Originally Published on the GeekDad blog at Wired.com on February 17th, 2012.
The English language version of the Studio Ghibli film The Secret World of Arrietty arrives in theaters today (check out Matt Blum’s review and Kathy Ceceri’s perspective on the film’s science). The book which inspired Miyazaki’s film was written by Mary Norton and published in 1952 under the name The Borrowers. Before she wrote The Borrowers, Norton, who died in 1992, wrote Bed-knob and Broomstick, which later went on to inspire the 1971 Disney film. However, The Borrowers cemented Norton’s career as a children’s author. At its release, The Borrowers won the prestigious Carnegie Award for children’s literature in Britain. The Carnegie is the British equivalent of the American Newbery award. The success of the book led to five sequels, including The Borrowers Avenged, published in 1982, 30 years after the original.

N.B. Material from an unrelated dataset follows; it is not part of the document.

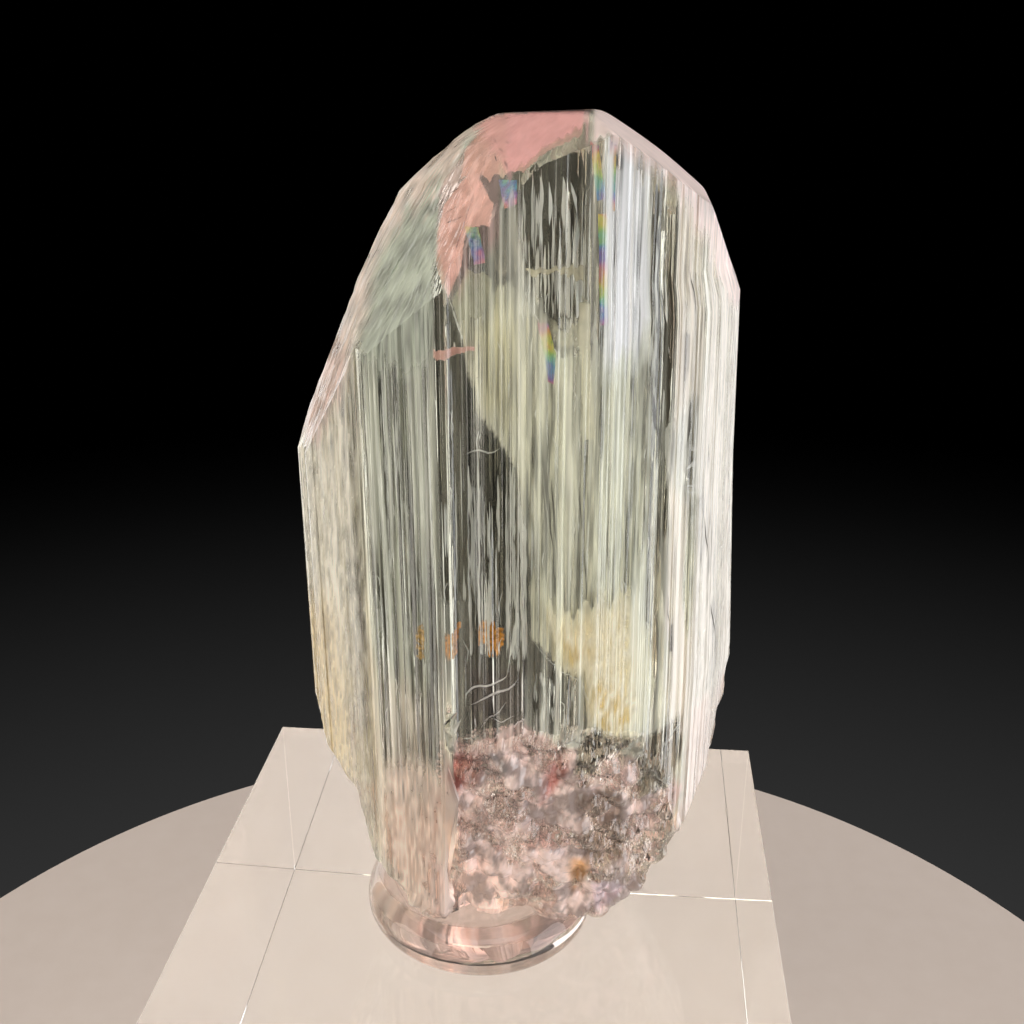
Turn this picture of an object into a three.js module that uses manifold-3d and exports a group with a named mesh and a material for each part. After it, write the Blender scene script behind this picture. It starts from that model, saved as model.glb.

The Borrowers tells the story of a family of little people who live beneath the kitchen floor of a deteriorating English country home. Pod and Homily Clock care for their adventurous daughter Arrietty by borrowing what they need, and a little more, from the human “beans” who live up above. So as not to arouse suspicion, they take only things which will not be missed, such as sheets of blotting paper and old cigar boxes. From these items they make a life and a home.
In a word, Norton’s book can best be described as precious. In recent times that word has taken on important and powerful ironies to make some clear points, but Norton writes before these ironies came to give the word notes of condescension. Thus, it seems appropriate to use the best meanings of the word precious to describe her work.
It is easy to forget in this world of fast-paced electronics, instant media, and entertainment-based consumption how quiet and contemplative the life of a child growing up in Britain during the Great War would have been. Mary Norton had time to look around her drawing room and imagine how the little people, who must live behind the great clock in the hall, would have climbed up the furniture to gather the leavings from the afternoon tea. As a child, Norton was drawn to careful examination of small details and hidden things. In a 1966 letter included in the front of the 50th anniversary edition of the work published by Harcourt, Norton says that the inspiration for her imagination was due in large part to undiagnosed nearsightedness which left her to contemplate the small things nearby while the grand vistas in the distance remained vague and indistinct. Speaking about her imaginings, Norton says,”What would it be like, this child would wonder, lying prone on the moss, to live among such creatures — human oneself to all intents and purposes, but as small and vulnerable as they?”
This theme of smallness and vulnerability strikes me as one of the most significant lasting impacts of Norton’s book. Pod and particularly Homily feel afraid, vulnerable in a land of forces beyond their control. They shake like frightened mice at the merest hint of change or danger. It is easy for grown-ups to forget how small and vulnerable a child can feel in a fast-paced world where adults appear as giants and even managing to climb into a seat at the dinner table can be a challenge. Mary Norton never forgot what it was to be small, timid and vulnerable. Her books give voice to this childhood sense of vulnerability. Here is a kindred spirit for the small child.
Norton’s gifts as a writer also support in her contemplation of the small. The Borrowers exhibits the best of the 20th century tradition of word economy and attention to detail. Her pacing is deliberate, and she takes time to immerse the reader in the details of the day-to-day lives her characters lead. All of these skills combine with her subject matter to give her book a sense of delicate precision, like handmade lace.
Yet The Borrowers does not simply allow the small child to enjoy a fellowship of the vulnerable. The ever adventurous Arrietty demonstrates throughout the book the necessity of growth and adventure in a life well lived. Norton shows that Pod and Homily have become stuck in their own timidity, existing on yesterday’s faded glory. While the book may sympathize with the vulnerability of the small child, it does not allow the child to rest in their timidity. The child is called to experience both the real risks and rewards of an unexplored future.
As a father reading The Borrowers, I am frankly challenged. Norton has reminded me to remember how vulnerable and fearful my own children can feel as they discover the dangers of life. I am reminded to slow down, to get down on their level, see the world through their eyes and lead them into the future one adventure at a time.